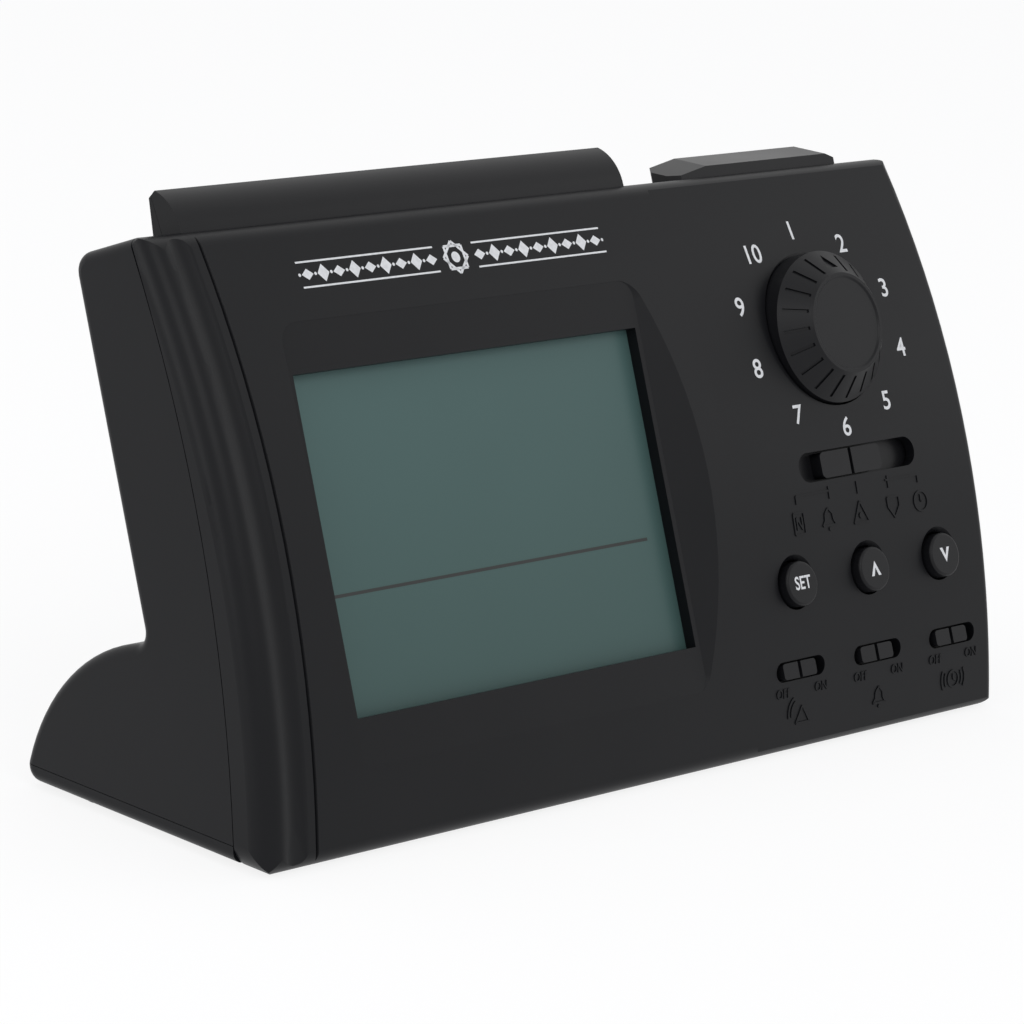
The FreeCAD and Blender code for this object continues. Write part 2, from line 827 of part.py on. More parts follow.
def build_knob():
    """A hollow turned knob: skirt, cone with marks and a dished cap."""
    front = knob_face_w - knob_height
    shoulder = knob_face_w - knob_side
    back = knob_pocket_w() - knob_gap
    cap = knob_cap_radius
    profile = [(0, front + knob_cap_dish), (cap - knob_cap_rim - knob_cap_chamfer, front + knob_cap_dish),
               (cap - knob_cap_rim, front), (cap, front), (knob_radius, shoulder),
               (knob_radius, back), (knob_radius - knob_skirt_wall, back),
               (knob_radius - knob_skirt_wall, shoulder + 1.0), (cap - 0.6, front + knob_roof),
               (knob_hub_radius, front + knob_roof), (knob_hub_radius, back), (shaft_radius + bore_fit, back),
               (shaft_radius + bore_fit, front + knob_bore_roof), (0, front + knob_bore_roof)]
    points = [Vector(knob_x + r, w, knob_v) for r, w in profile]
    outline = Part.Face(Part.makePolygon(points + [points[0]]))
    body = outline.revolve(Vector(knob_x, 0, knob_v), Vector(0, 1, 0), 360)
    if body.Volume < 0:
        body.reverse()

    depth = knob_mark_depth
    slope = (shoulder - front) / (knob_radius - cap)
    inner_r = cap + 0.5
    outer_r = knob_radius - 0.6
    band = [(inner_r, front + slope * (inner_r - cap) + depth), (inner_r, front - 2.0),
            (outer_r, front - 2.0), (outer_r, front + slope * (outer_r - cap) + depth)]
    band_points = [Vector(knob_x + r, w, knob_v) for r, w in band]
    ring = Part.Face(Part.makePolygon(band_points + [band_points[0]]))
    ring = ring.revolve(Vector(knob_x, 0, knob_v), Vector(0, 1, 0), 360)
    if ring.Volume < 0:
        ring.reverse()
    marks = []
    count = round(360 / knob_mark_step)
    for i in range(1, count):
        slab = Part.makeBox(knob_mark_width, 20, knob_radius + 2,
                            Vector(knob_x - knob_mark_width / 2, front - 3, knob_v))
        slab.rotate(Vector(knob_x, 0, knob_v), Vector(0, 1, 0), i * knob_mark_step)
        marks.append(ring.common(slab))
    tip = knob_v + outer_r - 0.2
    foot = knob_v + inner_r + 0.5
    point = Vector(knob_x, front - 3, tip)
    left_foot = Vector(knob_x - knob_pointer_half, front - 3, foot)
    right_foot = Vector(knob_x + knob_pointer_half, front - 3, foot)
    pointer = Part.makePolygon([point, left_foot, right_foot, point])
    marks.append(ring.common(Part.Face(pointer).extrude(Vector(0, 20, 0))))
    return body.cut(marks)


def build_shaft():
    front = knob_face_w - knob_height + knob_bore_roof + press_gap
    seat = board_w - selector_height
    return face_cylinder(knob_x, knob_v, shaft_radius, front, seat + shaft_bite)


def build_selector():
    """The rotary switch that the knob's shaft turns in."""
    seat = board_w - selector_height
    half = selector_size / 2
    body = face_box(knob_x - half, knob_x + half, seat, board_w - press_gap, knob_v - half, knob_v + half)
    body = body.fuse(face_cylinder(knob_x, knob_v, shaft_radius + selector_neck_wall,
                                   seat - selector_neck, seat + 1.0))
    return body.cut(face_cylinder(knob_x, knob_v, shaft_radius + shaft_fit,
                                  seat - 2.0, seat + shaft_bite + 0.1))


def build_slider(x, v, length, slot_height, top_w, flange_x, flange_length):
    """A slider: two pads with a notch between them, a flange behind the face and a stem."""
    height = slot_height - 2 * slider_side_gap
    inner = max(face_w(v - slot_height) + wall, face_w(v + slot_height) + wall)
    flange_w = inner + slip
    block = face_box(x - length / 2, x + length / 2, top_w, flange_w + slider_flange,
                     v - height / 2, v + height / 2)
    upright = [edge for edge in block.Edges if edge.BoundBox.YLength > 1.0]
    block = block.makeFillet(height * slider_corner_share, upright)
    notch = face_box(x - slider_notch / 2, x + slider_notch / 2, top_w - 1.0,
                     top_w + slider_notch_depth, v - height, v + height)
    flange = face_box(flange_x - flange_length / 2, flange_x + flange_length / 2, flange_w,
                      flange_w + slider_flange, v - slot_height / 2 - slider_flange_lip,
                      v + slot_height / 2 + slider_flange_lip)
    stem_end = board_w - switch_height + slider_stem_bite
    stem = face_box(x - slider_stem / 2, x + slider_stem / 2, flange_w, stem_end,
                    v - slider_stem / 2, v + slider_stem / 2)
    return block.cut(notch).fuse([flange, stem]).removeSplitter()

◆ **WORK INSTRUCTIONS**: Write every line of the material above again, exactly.

◆ **EXERCISE SOLUTION**:
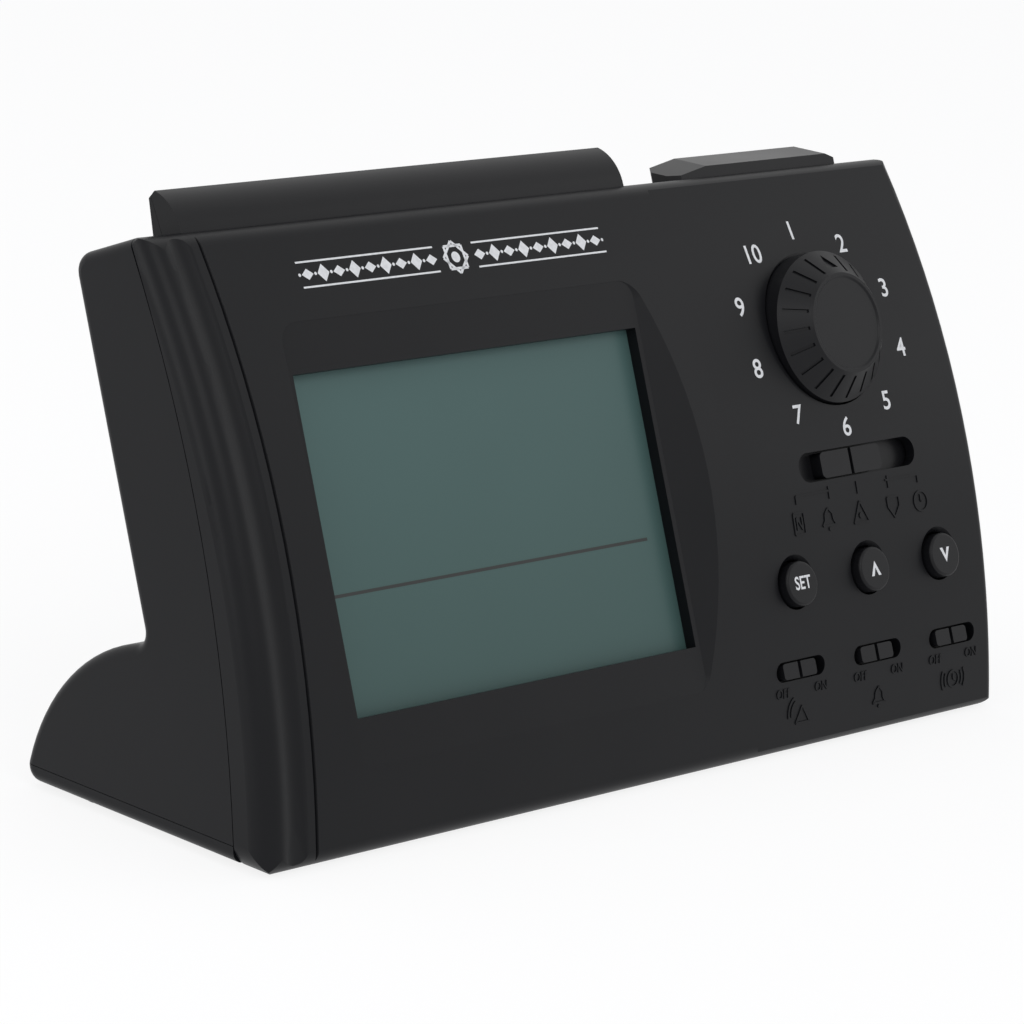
The FreeCAD and Blender code for this object continues. Write part 2, from line 827 of part.py on. More parts follow.
def build_knob():
    """A hollow turned knob: skirt, cone with marks and a dished cap."""
    front = knob_face_w - knob_height
    shoulder = knob_face_w - knob_side
    back = knob_pocket_w() - knob_gap
    cap = knob_cap_radius
    profile = [(0, front + knob_cap_dish), (cap - knob_cap_rim - knob_cap_chamfer, front + knob_cap_dish),
               (cap - knob_cap_rim, front), (cap, front), (knob_radius, shoulder),
               (knob_radius, back), (knob_radius - knob_skirt_wall, back),
               (knob_radius - knob_skirt_wall, shoulder + 1.0), (cap - 0.6, front + knob_roof),
               (knob_hub_radius, front + knob_roof), (knob_hub_radius, back), (shaft_radius + bore_fit, back),
               (shaft_radius + bore_fit, front + knob_bore_roof), (0, front + knob_bore_roof)]
    points = [Vector(knob_x + r, w, knob_v) for r, w in profile]
    outline = Part.Face(Part.makePolygon(points + [points[0]]))
    body = outline.revolve(Vector(knob_x, 0, knob_v), Vector(0, 1, 0), 360)
    if body.Volume < 0:
        body.reverse()

    depth = knob_mark_depth
    slope = (shoulder - front) / (knob_radius - cap)
    inner_r = cap + 0.5
    outer_r = knob_radius - 0.6
    band = [(inner_r, front + slope * (inner_r - cap) + depth), (inner_r, front - 2.0),
            (outer_r, front - 2.0), (outer_r, front + slope * (outer_r - cap) + depth)]
    band_points = [Vector(knob_x + r, w, knob_v) for r, w in band]
    ring = Part.Face(Part.makePolygon(band_points + [band_points[0]]))
    ring = ring.revolve(Vector(knob_x, 0, knob_v), Vector(0, 1, 0), 360)
    if ring.Volume < 0:
        ring.reverse()
    marks = []
    count = round(360 / knob_mark_step)
    for i in range(1, count):
        slab = Part.makeBox(knob_mark_width, 20, knob_radius + 2,
                            Vector(knob_x - knob_mark_width / 2, front - 3, knob_v))
        slab.rotate(Vector(knob_x, 0, knob_v), Vector(0, 1, 0), i * knob_mark_step)
        marks.append(ring.common(slab))
    tip = knob_v + outer_r - 0.2
    foot = knob_v + inner_r + 0.5
    point = Vector(knob_x, front - 3, tip)
    left_foot = Vector(knob_x - knob_pointer_half, front - 3, foot)
    right_foot = Vector(knob_x + knob_pointer_half, front - 3, foot)
    pointer = Part.makePolygon([point, left_foot, right_foot, point])
    marks.append(ring.common(Part.Face(pointer).extrude(Vector(0, 20, 0))))
    return body.cut(marks)


def build_shaft():
    front = knob_face_w - knob_height + knob_bore_roof + press_gap
    seat = board_w - selector_height
    return face_cylinder(knob_x, knob_v, shaft_radius, front, seat + shaft_bite)


def build_selector():
    """The rotary switch that the knob's shaft turns in."""
    seat = board_w - selector_height
    half = selector_size / 2
    body = face_box(knob_x - half, knob_x + half, seat, board_w - press_gap, knob_v - half, knob_v + half)
    body = body.fuse(face_cylinder(knob_x, knob_v, shaft_radius + selector_neck_wall,
                                   seat - selector_neck, seat + 1.0))
    return body.cut(face_cylinder(knob_x, knob_v, shaft_radius + shaft_fit,
                                  seat - 2.0, seat + shaft_bite + 0.1))


def build_slider(x, v, length, slot_height, top_w, flange_x, flange_length):
    """A slider: two pads with a notch between them, a flange behind the face and a stem."""
    height = slot_height - 2 * slider_side_gap
    inner = max(face_w(v - slot_height) + wall, face_w(v + slot_height) + wall)
    flange_w = inner + slip
    block = face_box(x - length / 2, x + length / 2, top_w, flange_w + slider_flange,
                     v - height / 2, v + height / 2)
    upright = [edge for edge in block.Edges if edge.BoundBox.YLength > 1.0]
    block = block.makeFillet(height * slider_corner_share, upright)
    notch = face_box(x - slider_notch / 2, x + slider_notch / 2, top_w - 1.0,
                     top_w + slider_notch_depth, v - height, v + height)
    flange = face_box(flange_x - flange_length / 2, flange_x + flange_length / 2, flange_w,
                      flange_w + slider_flange, v - slot_height / 2 - slider_flange_lip,
                      v + slot_height / 2 + slider_flange_lip)
    stem_end = board_w - switch_height + slider_stem_bite
    stem = face_box(x - slider_stem / 2, x + slider_stem / 2, flange_w, stem_end,
                    v - slider_stem / 2, v + slider_stem / 2)
    return block.cut(notch).fuse([flange, stem]).removeSplitter()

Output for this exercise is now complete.